On January 7, 2015, the Defendants removed the action to this Court on the basis of
federal question jurisdiction under the provisions of 28 U.S.C. § 1331.
On February 18, 2015, the Defendants moved under Federal Rule of Civil Procedure
(“Fed. R. Civ. P.”) 12(b)(6) to dismiss the amended complaint.
On July 13, 2015, this Court issued a 42-page opinion granting in part and denying in
part the Defendants’ motion to dismiss. In particular, the Court granted the motion and
dismissed the Plaintiff’s claims based on national origin discrimination, and aiding and
abetting such conduct. The Court also granted the motion and dismissed the Plaintiff’s
overtime claim under the New York Labor Law.

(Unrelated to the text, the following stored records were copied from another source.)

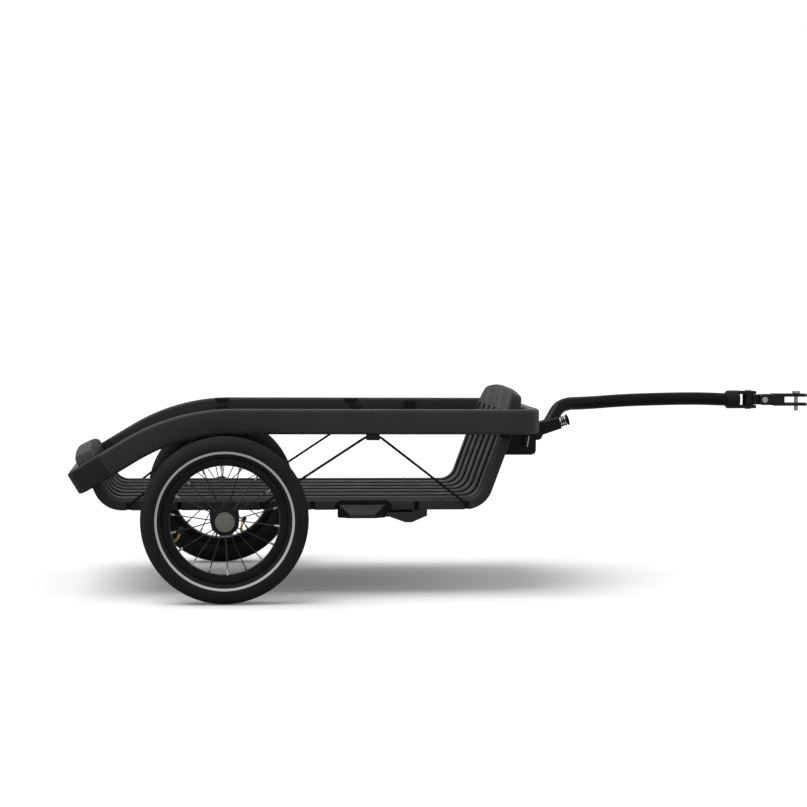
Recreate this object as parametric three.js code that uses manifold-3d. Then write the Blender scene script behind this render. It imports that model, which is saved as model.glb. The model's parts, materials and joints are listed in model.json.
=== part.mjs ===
// A two-wheeled cargo trailer for a bicycle: a bent side rail frame, a grooved deck tray hung in it,
// two quick-release wheels, a folding parking stand and a folding tow arm with a swivelling hitch.
// Millimetres, +X forward to the bicycle, +Y to the trailer's left, +Z up, the ground at Z 0.

import * as THREE from 'three';
import * as BufferGeometryUtils from 'three/addons/utils/BufferGeometryUtils.js';
import Module from 'manifold-3d';

const wasm = await Module();
wasm.setup();

// Clearances and shared finish
const seat_gap = 0.3;
const cut_overrun = 2;
const weld_tolerance = 0.0001;
const ring_steps = 32;
const turned_steps = 16;
const small_steps = 10;
const bend_steps = 5;
const deck_bend_steps = 4;
const round_steps = 2;

// The deck's width, which everything across the trailer is set from
const deck_half_width = 225;

// Wheels
const wheel_radius = 148.5;
const wheel_reach = 85;
const half_track = deck_half_width + wheel_reach;
const tyre_width = 47;
const tyre_wall = 4;
const tyre_outside_shares = [[0.42, 1], [0.76, 0.84], [0.95, 0.46]];
const tyre_inside_shares = [[0.74, 0.54], [0.38, 0.82]];
const rim_flange_radius = 110;
const rim_well_radius = 100;
const rim_inner_radius = 97;
const rim_width = 32;
const rim_wall = 3;
const rim_flat_share = 0.56;
const spoke_count = 18;
const spoke_radius = 1;
const spoke_sides = 4;
const spoke_phases = { left: THREE.MathUtils.degToRad(16.3), right: THREE.MathUtils.degToRad(6.5) };
const nipple_radius = 2;
const nipple_length = 9;
const nipple_seat_gap = 0.7;
const hub_width = 52;
const hub_flange_radius = 26;
const hub_flange_width = 5;
const hub_core_radius = 14;
const hub_bore_radius = 7;
const hub_edge = 2;
const bearing_radius = 11;
const bearing_width = 7;
const valve_radius = 2.6;
const valve_cap_radius = 4.2;
const valve_reach = 16;
const valve_knee_reach = 7.5;
const valve_swing = 10.5;
const valve_lean = 8;
const valve_cap_length = 12;
const valve_angles = { left: THREE.MathUtils.degToRad(64.5), right: THREE.MathUtils.degToRad(157.6) };

// Quick-release axle and its push button
const axle_radius = 6;
const axle_reach = 46;
const axle_collar_radius = 9;
const axle_head_radius = 20;
const axle_head_width = 7;
const button_radius = 17.3;
const button_thickness = 5;
const button_pocket_depth = 5;
const button_travel = 3;
const button_edge = 1.2;

// Side rails, one bent tube on each side
const rail_height = 45;
const rail_thickness = 24;
const rail_wall = 2.5;
const rail_corner = 6;
const rail_middle_height = 318.5;
const rail_outer_half_width = deck_half_width + rail_thickness;
const rail_front = 577;
const rail_front_radius = 48;
const rail_corner_x = -82.75;
const rail_bend_radius = 352.5;
const rail_slope = THREE.MathUtils.degToRad(31.3);
const rail_tail_reach = 218.75;
const rear_cap_length = 54;
const rear_cap_reach = 69;
const rear_cap_corner = 34;
const rear_cap_edge = 4;

// Deck tray, one grooved moulding with a front and a rear wall
const deck_top = 180;
const deck_depth = 22;
const deck_wall_setback = 3;
const deck_skin = 5;
const skirt_wall = 6;
const skirt_chamfer = 7;
const skirt_chamfer_run = 11;
const deck_bend_radius = 30;
const deck_front_corner = 459.2;
const deck_rear_corner = -202.3;
const front_wall_lean = THREE.MathUtils.degToRad(20);
const rear_wall_lean = THREE.MathUtils.degToRad(26);
const groove_margin = 52.5;
const groove_width = 28;
const groove_floor_width = 20;
const groove_depth = 9;
const groove_count = 6;
const groove_pitch = 2 * (deck_half_width - groove_margin) / (groove_count - 1);
const front_wall_top = 378;
const front_wall_skirt_top = 291;
const front_groove_top = 336;
const front_head_setback = 13;
const front_head_half_width = deck_half_width - front_head_setback;
const front_head_corner = 56;
const rear_wall_top = 271;
const rear_wall_skirt_top = 222;
const rear_groove_top = 250;
const rear_head_setback = 29;
const rear_head_half_width = deck_half_width - rear_head_setback;
const rear_head_corner = 36;
const rear_lip_low = 251;
const rear_lip_swell = 9;
const head_crown = 8;
const head_edge = 4;
const head_wall = 5;
const head_lap = 6;
const notch_width = 8;
const notch_depth = 4;
const notch_height = deck_depth - skirt_chamfer;
const notch_places = [-170.6, -80.6, 68.4, 159.4, 348.4, 440.4];
const finger_recess_rear = 198.4;
const finger_recess_front = 304.4;
const finger_recess_top = 175;
const finger_recess_slope = 9;

// Axle beam under the deck, with a receiver block at each end
const beam_width = 40;
const beam_bottom = 136;
const beam_edge = 3;
const receiver_half_width = 26;
const receiver_inset = 35;
const receiver_reach = 47;
const receiver_inner = deck_half_width - receiver_inset;
const receiver_outer = deck_half_width + receiver_reach;
const beam_bolt_inset = 105;
const beam_bolt_place = deck_half_width - beam_bolt_inset;
const beam_bolt_radius = 4;
const beam_bolt_head_radius = 6.5;
const beam_bolt_head_height = 5;

// Side cords, held by a clip under each rail and by the notches in the deck's skirt
const cord_radius = 2.25;
const cord_sides = 8;
const clip_width = 23;
const clip_drop = 10;
const clip_plate = 4;
const clip_plate_rise = 36;
const clip_edge = 2;
const clip_channel_width = 6;
const clip_channel_height = 6;
const rear_clip_place = 0;
const middle_clip_place = 267.4;
const cord_turn_height = 168;
const cord_foot_height = 161;

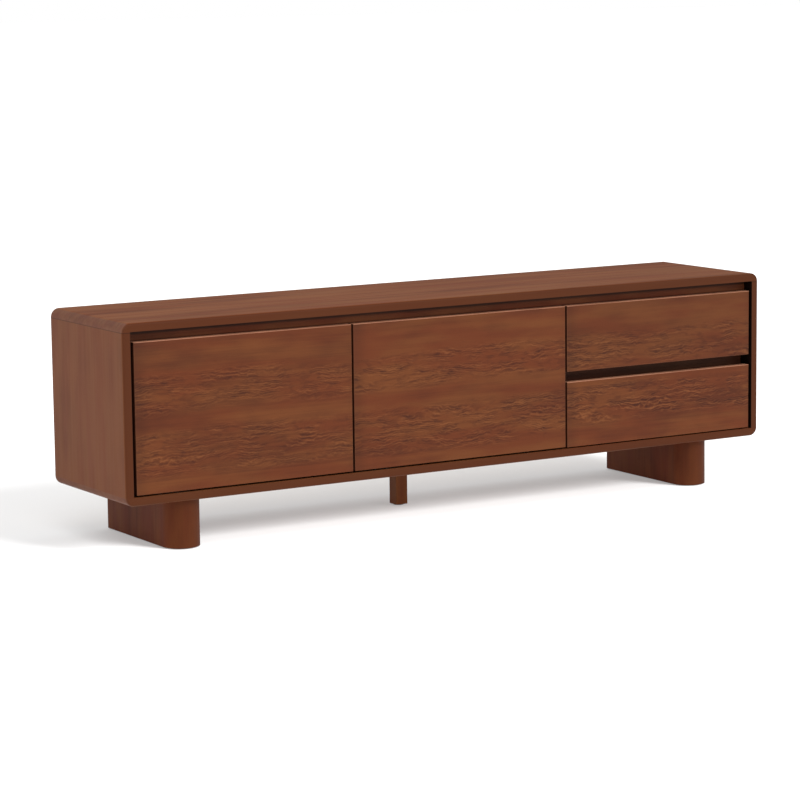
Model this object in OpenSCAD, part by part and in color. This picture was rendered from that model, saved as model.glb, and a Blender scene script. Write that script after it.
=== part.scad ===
// TV stand with two drop-down flap doors and two drawers.
// Millimetres. Z is up, the fronts face -Y, X runs along the length.
// The origin is on the floor, under the middle of the case.

/* [Case] */
// overall length of the case
body_w = 1800; // [1400:10:2200]
// overall depth of the case, front to back
body_d = 380; // [370:5:500]
// overall height from the floor to the top
body_h = 537; // [500:1:650]
// height of the space under the case
leg_h = 118; // [90:1:160]
// thickness of the top, bottom and side boards
board_t = 20; // [16:1:28]
// radius of the four long outer corners
corner_r = 21; // [20.5:0.5:32]
// how far the top turns down round the corner to meet the side boards
lip_h = 21; // [21:1:40]
// radius of the eased front edge of the case
case_ease = 6; // [1:0.5:7]
// thickness of the two dividers
divider_t = 18; // [15:1:22]
// centre of the divider between the two flap doors
divider_left_x = -301; // [-330:1:-260]
// centre of the divider between the flap doors and the drawers
divider_right_x = 307; // [270:1:330]
// distance of the dividers behind the case front
divider_setback = 38; // [37:1:50]

/* [Fronts] */
// thickness of the door and drawer fronts
front_t = 20; // [18:1:24]
// distance of the fronts behind the case front edge
front_inset = 1; // [0:0.5:6]
// gap between the fronts
front_gap = 5; // [2:0.5:6]
// gap between the side boards and the outermost fronts
side_gap = 8; // [2:0.5:8]
// gap under the flap doors
door_gap = 4.5; // [4:0.5:6]
// gap under the lower drawer front
drawer_gap = 3; // [2:0.5:5]
// height of the finger gap over the doors and the upper drawer
finger_top = 24.5; // [18:0.5:30]
// height of the finger gap between the drawers
finger_mid = 26; // [18:0.5:30]
// bottom edge of the upper drawer front above the floor
upper_front_z = 329.5; // [310:0.5:335]
// radius of the eased edges of the fronts
front_ease = 2; // [0.5:0.5:3]

/* [Finger rails] */
// distance of the top rail behind the case front
rail_y = 32; // [32:1:60]
// distance of the rail between the drawers behind the case front
mid_rail_y = 45; // [40:1:60]
// thickness of the rails
rail_t = 18; // [15:1:22]
// height of the rail under the top
top_rail_h = 55; // [45:1:60]
// height of the rail between the drawers
mid_rail_h = 35; // [28:1:38]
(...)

However, the Court denied the motion
with regard to the Plaintiff’s claims based on disability discrimination and retaliation, and
his claim against the individual Defendant Hunderfund based on aiding and abetting such
conduct.
Further, the Court found that the Plaintiff’s request for leave to further amend the
amended complaint contained in his brief was not a procedurally proper cross-motion
under Fed. R. Civ. P. 15, and denied that request without prejudice to renewal as a formal
motion. The Court did not fix a deadline for the Plaintiff to do so.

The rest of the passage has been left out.